Somehow with a slower day-to-day lifestyle, and slowing down to soak in the littlest moments, the days have still managed to fly by. Some days I cry that it’s already 11 pm, another day went by. Tyson and I reflected on 2021 and even through all of the difficult days, we experienced SO MUCH JOY. All of the good outweighs the bad; every single time. And with a perspective like that, we’ll get through anything. ALL of the days since February 8, 2021 have been worth it. We’ve learned so much about ourselves and life since becoming parents to our less than one in a million son. I am SO grateful that God has let me keep Dax in my arms for as long as he has. I was able to get through the dark and heavy days and feel that special bond between us. Even though I doubted God in the hospital, His plan is greater than what we can ever imagine. He knew that we needed all of this time with Dax to fully process and accept the diagnosis and learn that He is in control. And you know what? There is so much peace knowing that God is in control.  I’m no longer fixated on a life-expectancy, it messes with my head every once in a while, I’m only human. As long as Dax is having good days that’s all that matters, his quality of life has been and always will be top priority.

I”m also grateful that I was able to experience pregnancy and we’ve experienced becoming a mom and dad. Not all couples are able to become parents – 25% of pregnancies end in grief. Dax has brought so much light and happiness into our lives; he’s fought every single day to be on this Earth – needing meds at 6 am, 12 pm, 2 pm, 6 pm, 10 pm, and 12 am just to be comfortable. He’s one strong-willed little boy. And we love him more than anything.

I’ve had a lot of conversations with Dax; I’ve cried while explaining to him how I’ve had to process, and in my heart I know that he understands. He may not ever be able to walk, talk, have control over his head, or have enough coordination to grab on to anything, and he may not fully engage with us – but he knows love and I am damn proud to be his Mom, and I know Tyson can say the exact same about being his Dad. His life has value and no one has an expiration date stamped on the bottom of their foot.  Life’s a lot easier when you live in the moment, all of the other worries tend to slip away. 

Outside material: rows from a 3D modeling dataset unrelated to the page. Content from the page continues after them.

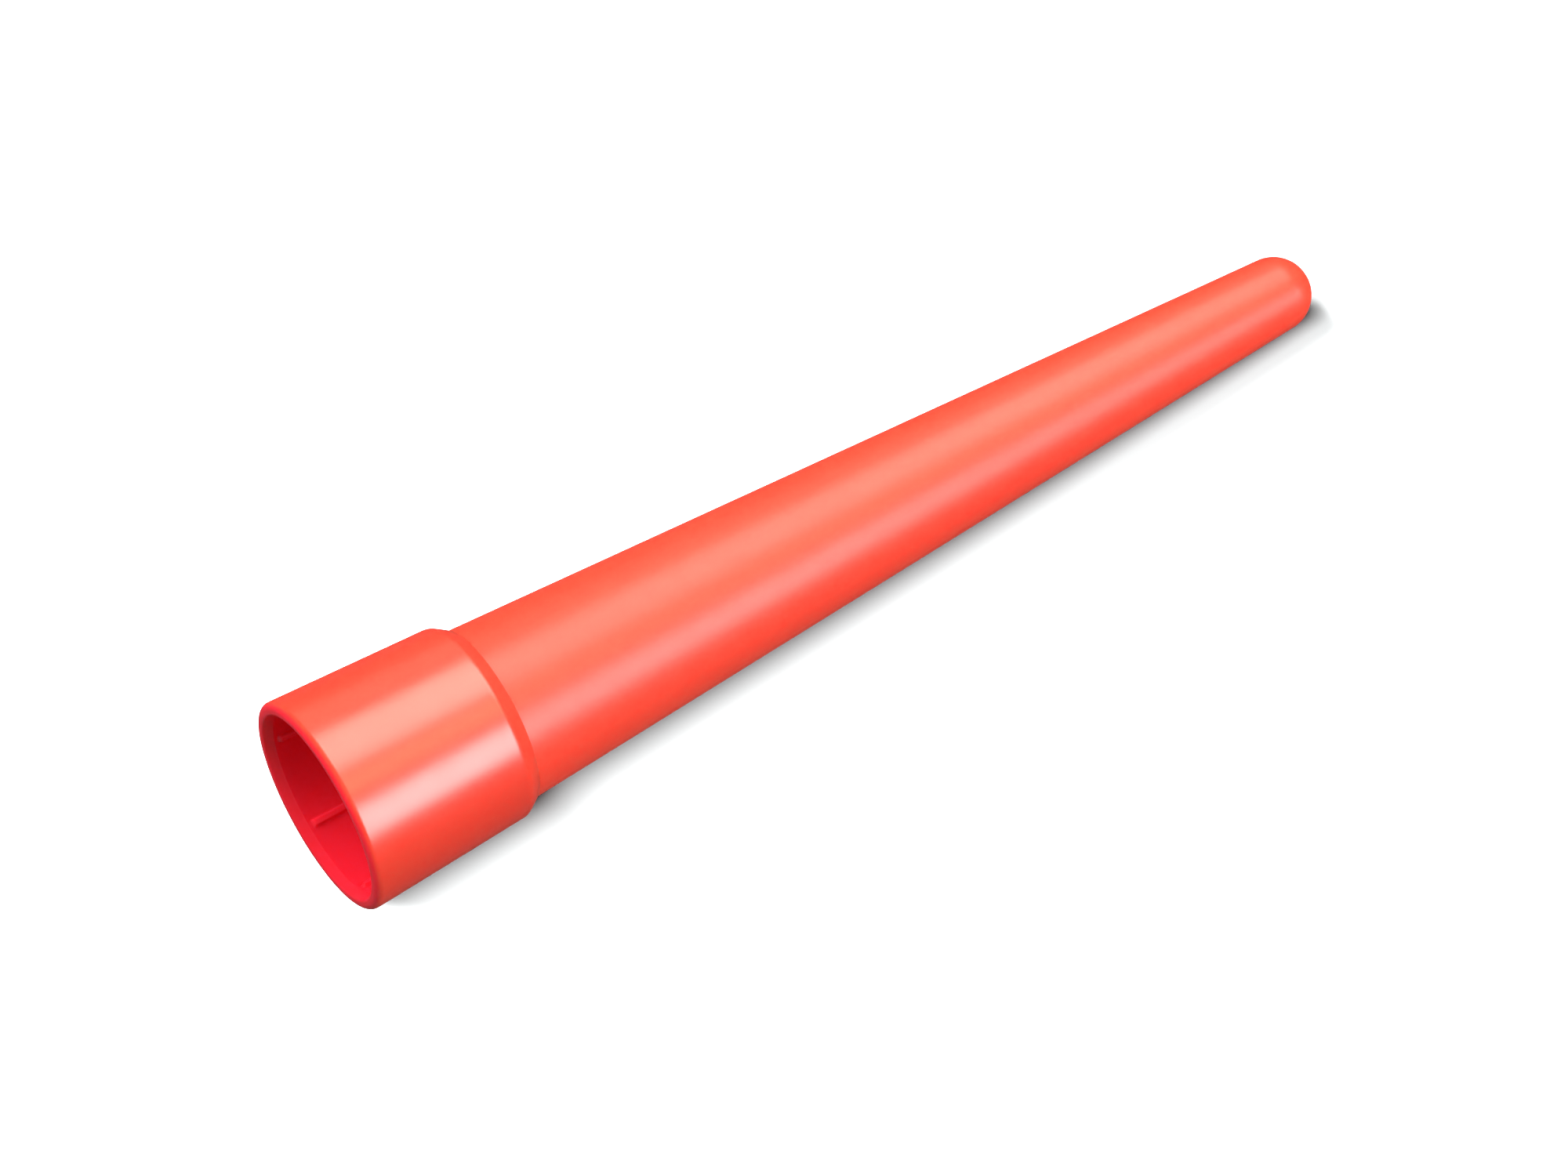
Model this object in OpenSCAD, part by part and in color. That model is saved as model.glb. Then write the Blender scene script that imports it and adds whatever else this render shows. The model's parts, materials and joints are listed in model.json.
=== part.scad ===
// Slip-on traffic wand: a hollow, closed cone that glows when a hand torch is pushed into its collar.
//
// Two moulded pieces share one long axis.
//   diffuser_cone  the long tapered shell, closed by a round tip, with a flange round its open end
//   socket_collar  the short sleeve that grips the torch head, with crush ribs in its bore
// The cone goes in through the collar's mouth, its taper comes out through the collar's nose, and its
// flange seats on the nose's inner face. A small bead in the bore snaps in behind the flange.
//
// Each piece is drawn about its own axis: z is 0 in the mouth's plane and grows towards the tip.
// place() then lays the wand down as it rests on a level floor, on the collar's shoulder and the tip.
// The origin is on that floor, under the middle of the wand. +X runs towards the tip and +Z is up.

/* [Overall] */
// Length from the mouth of the collar to the end of the tip
overall_len = 232; // [180:1:300]
// Diameter of the bore that takes the torch head
bore_d = 37; // [30:0.5:58]
// Diameter of the cone's round tip
tip_d = 15.4; // [10:0.2:24]
// Thickness of the cone's wall, and of its tip
cone_wall = 1.6; // [1.2:0.1:2.4]

/* [Collar] */
// Length of the collar, from its mouth to its nose
collar_len = 37.5; // [30:0.5:50]
// Thickness of the collar's wall at the mouth
collar_wall = 3.1; // [2.6:0.1:4]
// Draft of the collar's outside, in degrees a side
collar_taper = 2.8; // [0:0.1:3.5]
// Radius on the outer edge of the mouth
rim_fillet = 1.3; // [0.5:0.1:1.6]
// Slope of the shoulder that runs down to the cone, in degrees from the axis
shoulder_slope = 33.4; // [25:0.2:45]
// Radius where the collar's side turns over into the shoulder
shoulder_fillet = 2.8; // [1:0.1:4]
// Height of the step from the cone's side up to the shoulder's edge
nose_lip = 0.3; // [0.1:0.05:0.6]

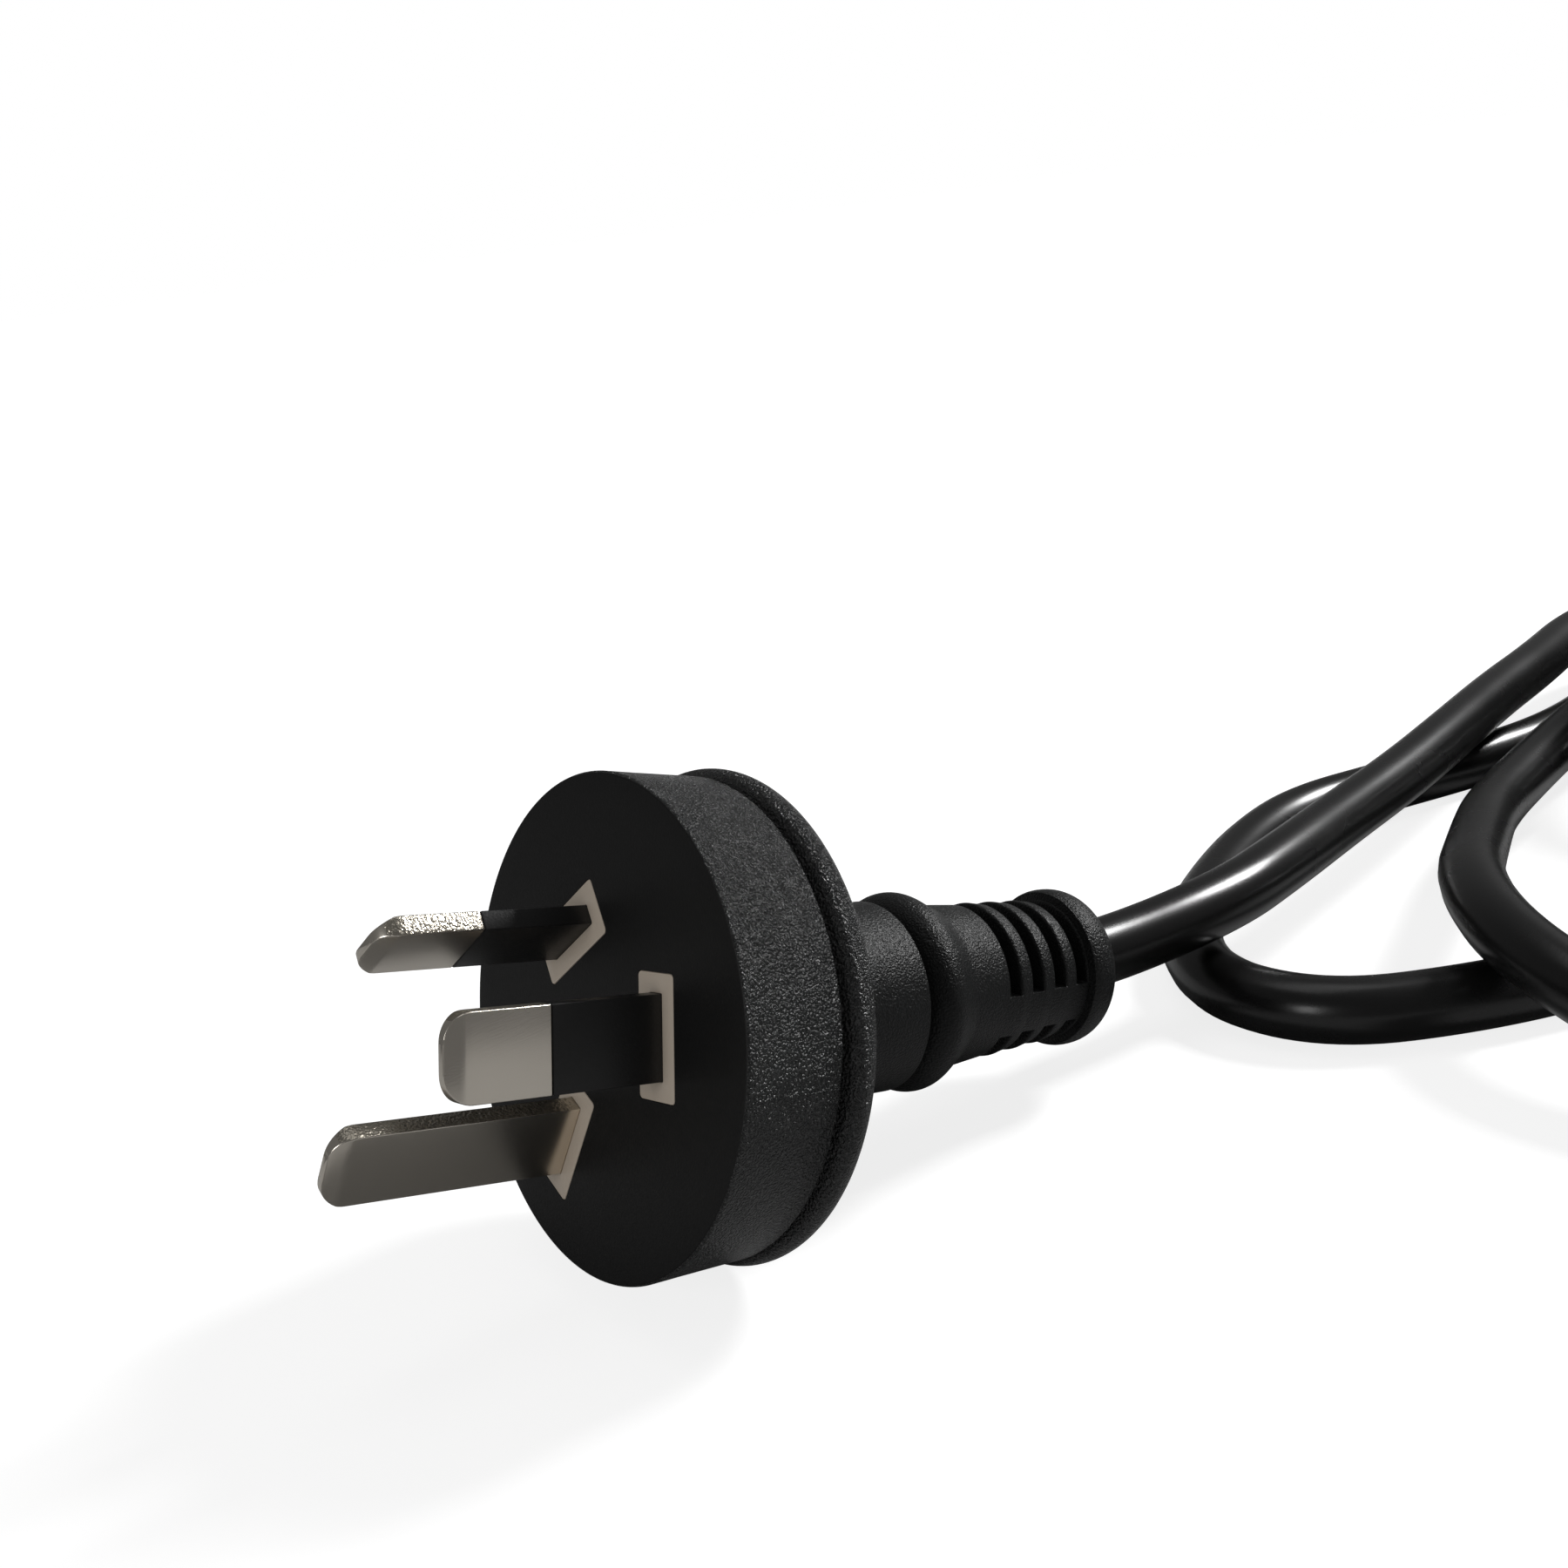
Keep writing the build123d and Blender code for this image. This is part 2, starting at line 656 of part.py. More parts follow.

We’ve picked up on a trend that on all of our special days it’s warm outside; Hell was literally freezing over when Dax was born, pipes were bursting in the hospital, we had tons of snow and frigid temps; it was warm enough on our first day home from the NICU for all of us to go on a walk, Dax was able to breathe in fresh air. It was in the 70s on Christmas and around 60 on his birthday. Dax loves being outside and it’s just a reminder that God is present at all times. Dax received many messages, phone calls, and sweet videos on his special day. He also received FaceTime calls from his cousins. He is loved by many and he’s leaving his footprint on this world. Today and every day, we celebrate Dax. 

Trust in the Lord with all your heart, and do not rely on your own understanding. Acknowledge him in all your ways, and he will make your paths straight.